Moderna’s final research stages on their vaccine against the deadly CMV virus are underway. The vaccine has so far shown to be safe, triggering strong immune responses capable of combating the virus.

The vaccine, known as mRNA-1647, utilizes the same technology as Moderna’s COVID-19 vaccines. It stimulates the body to produce antibodies that neutralize the virus, while also mobilizing white blood cells to eliminate it. These antibodies remain in the body as a lasting “immune memory,” ready to fend off future invasions by the same virus.

The vaccine’s initial phase focused on safety, beginning in 2019. Results indicated that it was safe and led to an increase in antibodies against the CMV virus, both in healthy individuals and pregnant women. A subsequent phase in 2020 involving 252 volunteers confirmed the vaccine’s safety and efficacy in antibody production. The final phase, encompassing around 8,000 participants in the USA and Europe, is expected to conclude within months. Following this, approximately one more year will be needed for the FDA to finalize its approval process.

“CMV infection during pregnancy can significantly harm the fetus,” said Prof. Tal Biron-Shental, chairwoman and director of the Obstetrics and Gynecology Division at Meir Medical Center, Kfar Saba, affiliated to Tel –Aviv University.

Moderna’s logo is reflected in a drop on a syringe needle in this illustration taken November 9, 2020 (credit: REUTERS/ DADO RUVIC)
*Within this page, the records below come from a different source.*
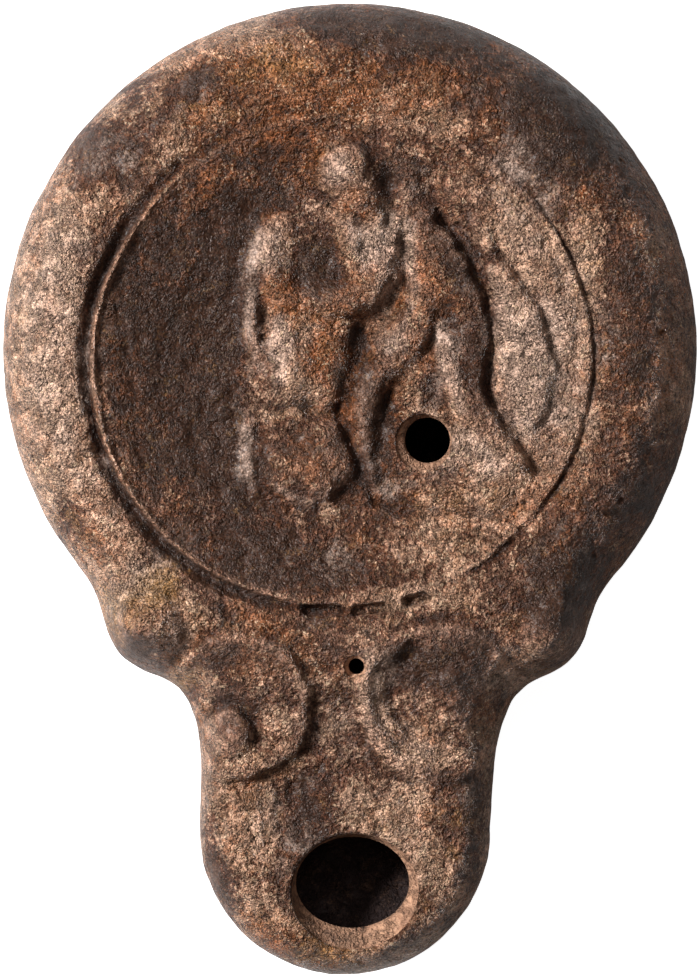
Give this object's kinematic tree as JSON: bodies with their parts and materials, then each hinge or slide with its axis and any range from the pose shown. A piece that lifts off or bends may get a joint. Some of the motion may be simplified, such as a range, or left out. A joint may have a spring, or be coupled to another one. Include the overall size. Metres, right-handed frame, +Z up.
{
  "type": "roman oil lamp",
  "caption": "Mould-made clay lamp with a round hollow body, a sunk disc with an embracing pair in relief, a filling hole, and a rounded wick nozzle between volutes.",
  "frame": {"origin": "middle of the flat round base that the lamp stands on", "axes": "+Z up through the filling disc, -Y along the nozzle to the wick hole, +X to the lamp's right when it is seen from above with the nozzle towards the viewer"},
  "size_m": [0.0822, 0.1151, 0.0275],
  "materials": {
    "fired_clay": "fired red-brown clay with worn dark slip"
  },
  "bodies": {
    "root": {"lamp_body": "fired_clay"}
  },
  "joints": []
}
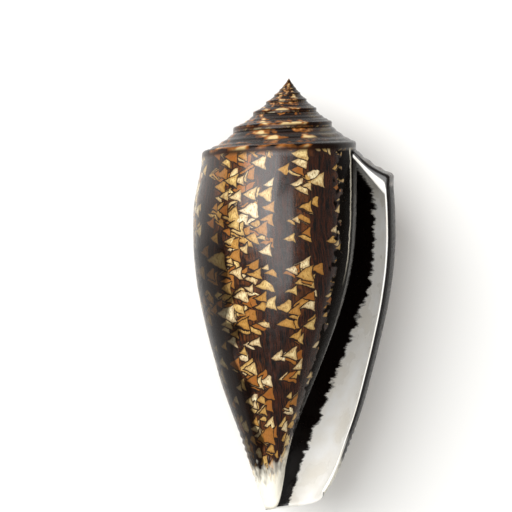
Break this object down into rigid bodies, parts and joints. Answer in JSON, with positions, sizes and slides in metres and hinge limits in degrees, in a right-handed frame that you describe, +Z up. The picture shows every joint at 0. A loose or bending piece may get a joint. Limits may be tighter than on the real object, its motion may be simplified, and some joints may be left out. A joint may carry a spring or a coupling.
{
  "type": "cone shell",
  "caption": "Dextral cone seashell lying on its side: stepped conical spire, tall tapering body whorl and a long open aperture slot.",
  "frame": {"origin": "centre of the bounding box's bottom face, on the surface that the shell rests on", "axes": "+Y from the base towards the apex of the spire, +Z up, +X towards the side that the outer lip is on"},
  "size_m": [0.0442, 0.095, 0.0397],
  "materials": {
    "glossy_shell": "gloss"
  },
  "bodies": {
    "root": {"cone_shell": "glossy_shell"}
  },
  "joints": []
}
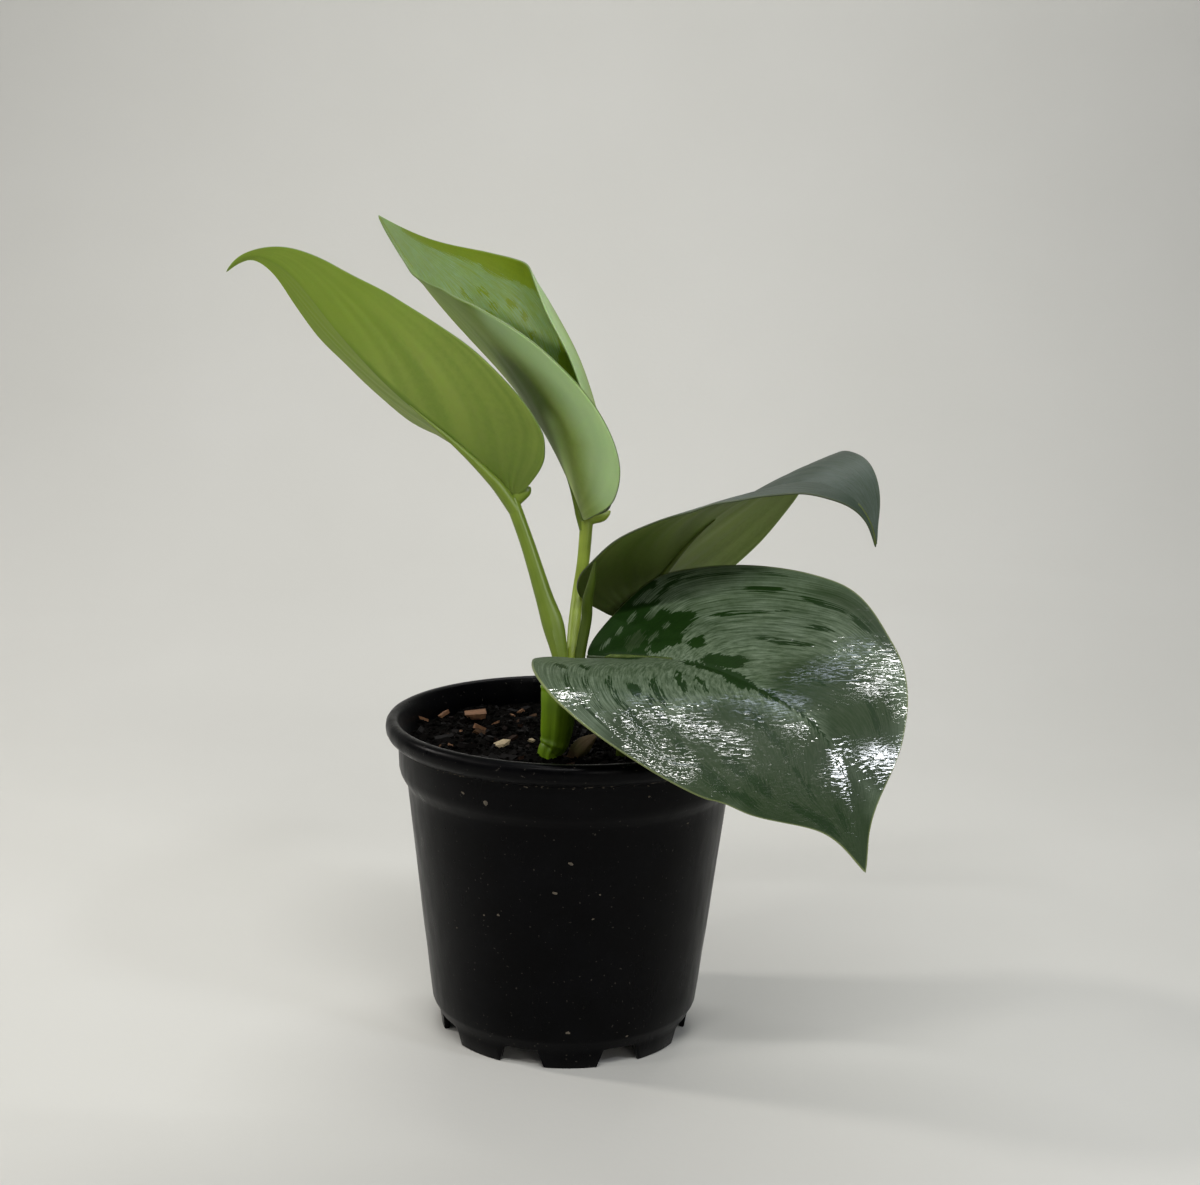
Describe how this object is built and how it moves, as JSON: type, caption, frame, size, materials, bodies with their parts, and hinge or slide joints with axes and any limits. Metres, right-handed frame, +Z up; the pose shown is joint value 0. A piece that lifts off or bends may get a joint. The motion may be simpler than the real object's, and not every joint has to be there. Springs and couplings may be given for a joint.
{
  "type": "satin pothos in a nursery pot",
  "caption": "Young satin pothos with silvery heart-shaped leaves on a short stem, standing in soil in a round black plastic nursery pot.",
  "frame": {"origin": "on the ground, under the middle of the whole plant's bounding box; the pot's axis stands 7.4 mm to +X and 9.0 mm to +Y of it", "axes": "+Z up, the pot's axis is parallel to Z; the plant's front, where the lowest leaf reaches forward, faces -Y"},
  "size_m": [0.19, 0.1324, 0.2317],
  "materials": {
    "pot_plastic": "moulded black polypropylene, satin, slightly dusty",
    "potting_soil": "dark moist potting mix with bark bits and perlite",
    "stem_green": "fleshy green stalk, slightly glossy",
    "dry_sheath": "dry papery tan sheath",
    "leaf_satin": "satin leaf blade, silver marks on dark green"
  },
  "bodies": {
    "root": {"pot": "pot_plastic", "soil": "potting_soil", "main_stem": "stem_green", "dry_sheath": "dry_sheath", "petiole_left": "stem_green", "petiole_centre": "stem_green", "petiole_back": "stem_green", "petiole_front": "stem_green", "leaf_sheath": "stem_green", "leaf_left": "leaf_satin", "leaf_centre": "leaf_satin", "leaf_back": "leaf_satin", "leaf_front": "leaf_satin"}
  },
  "joints": []
}
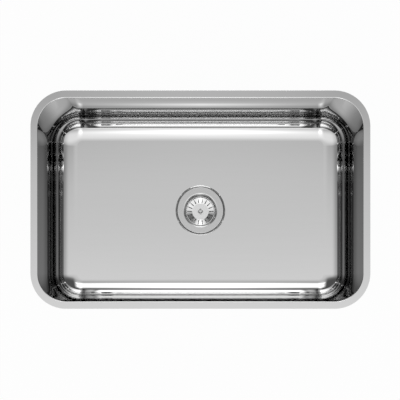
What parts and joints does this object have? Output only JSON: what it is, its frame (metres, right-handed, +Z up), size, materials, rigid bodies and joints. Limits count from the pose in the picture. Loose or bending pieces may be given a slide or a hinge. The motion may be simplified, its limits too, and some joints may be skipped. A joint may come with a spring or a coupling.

“While most pregnant women who contract the virus do not transmit it to their fetus, there is no reliable way to determine this until signs of fetal damage appear on an ultrasound, sometimes only detectable after birth.”

Affected fetuses may suffer from conditions including deafness, blindness, and extensive brain damage. “There are new treatment studies, but they are only applicable to women infected close to their pregnancy,” Biron-Shental added. “Thus, prevention is the best strategy, making vaccination a key tool in preventing maternal illness and subsequent fetal harm. Given that Moderna’s vaccine employs a technique similar to that used for the coronavirus vaccine, we are fully confident in its safety and hopeful for its proven efficacy soon.”

Questions and answers about the Miscarriage Virus

What is CMV? The cytomegalovirus is one of the most prevalent viruses, with at least half of women expected to contract it at some point. For some, it causes no illness; for others, it can lead to mild flu-like symptoms or more severe conditions like the “kissing disease,” similar to symptoms caused by the EBV virus. However, CMV can be much more dangerous for newborns.


How does fetal infection occur? Transmission to the newborn can happen through the placenta during pregnancy or during birth.

How to detect infection in pregnant women? Gynecologists direct suspected cases to undergo serology tests, measuring antibodies against CMV in the blood and their ratios. Suspicion of recent infection could lead to further testing for the virus’s presence in the amniotic fluid.

What are the symptoms in newborns? While 85% of infected newborns show no symptoms, the remaining 15% may experience significant health issues, including organ enlargement, jaundice, and brain damage. CMV is the leading cause of congenital deafness.

Why can’t antibiotics be used? Antibiotics are ineffective against viruses, including CMV. Recent developments in antiviral treatments show promise, especially when administered close to pregnancy.

Treatment for infected newborns involves antiviral medications such as Ganciclovir or Valganciclovir, which help reduce deafness risks. These treatments require close monitoring and frequent blood tests to manage potential side effects.